Встреча с ней была для меня особенно интересна. В апреле сорок четвертого, в день освобождения Ялты, я был первым посетителем Дома-музея А. П. Чехова, где меня встретила сестра великого писателя Мария Павловна. У нее в комнате я увидел фотографию молодой красивой женщины с дарственной надписью. Полюбопытствовал, кто она такая. Мария Павловна объяснила, что это знаменитая немецкая артистка и ее дальняя родственница Ольга Чехова, которая навещала ее во время оккупации.

Тогда это имя мало что нам говорило. Фильмов с ее участием у нас не показывали, в печати не упоминали. И вот я вижу ее в Берлине. Ей лет под пятьдесят, но выглядит она не старше чем на тридцать.

Пока я докладывал генералу Берзарину о знаменитой посетительнице, наши машинистки и секретарши старались выведать у нее «секрет вечной молодости».

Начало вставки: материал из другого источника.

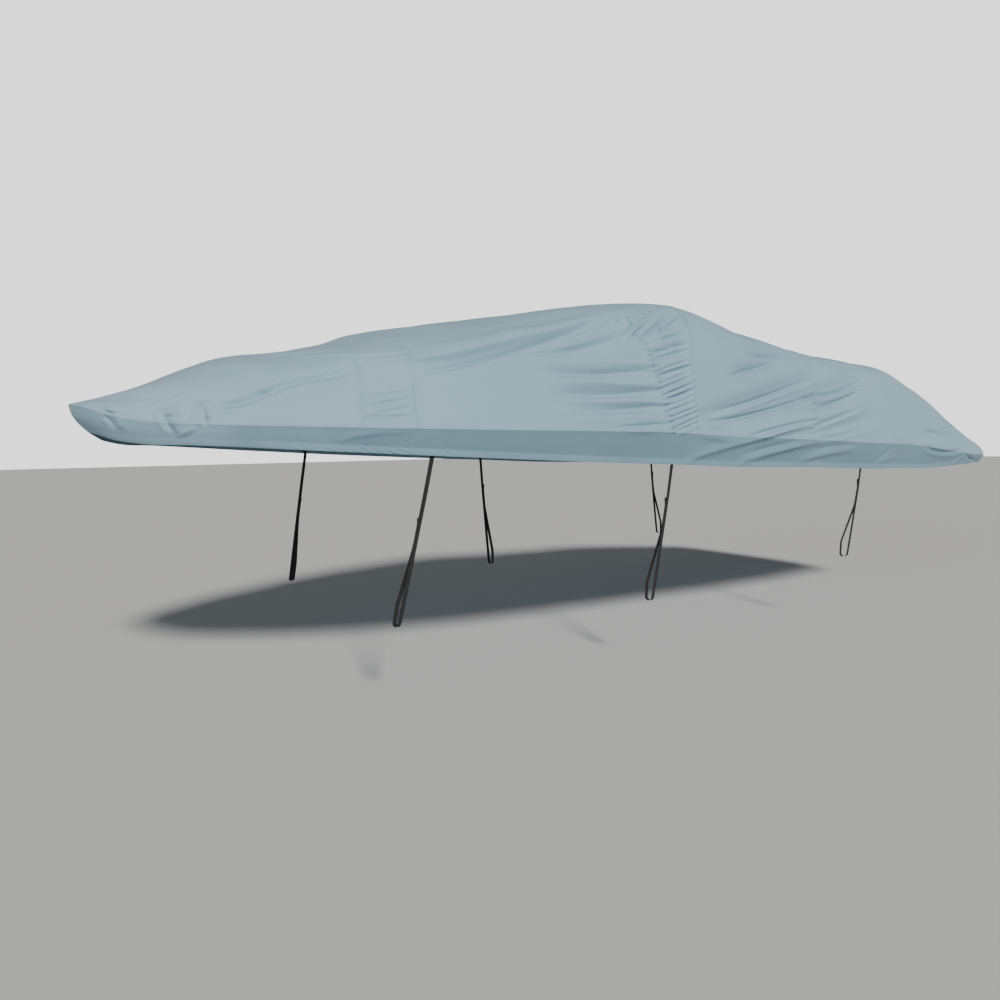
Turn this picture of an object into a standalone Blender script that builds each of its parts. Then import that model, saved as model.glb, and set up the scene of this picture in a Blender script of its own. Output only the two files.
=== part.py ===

— Ешьте чеснок, девочки, — сказала Ольга Чехова, — ешьте чеснок и всегда будете молодыми и красивыми.

Генерал вышел навстречу, пригласил Ольгу Чехову в свой кабинет, но меня, к моему огорчению, тут же попросил выйти: переводчик не нужен.

Беседа их продолжалась часа два. Генерал проводил Чехову до дверей на лестницу и дал указание своему помощнику обеспечить ей продовольственный паек, горючее для автомашины, охрану ее дома в Западном Берлине и многое другое.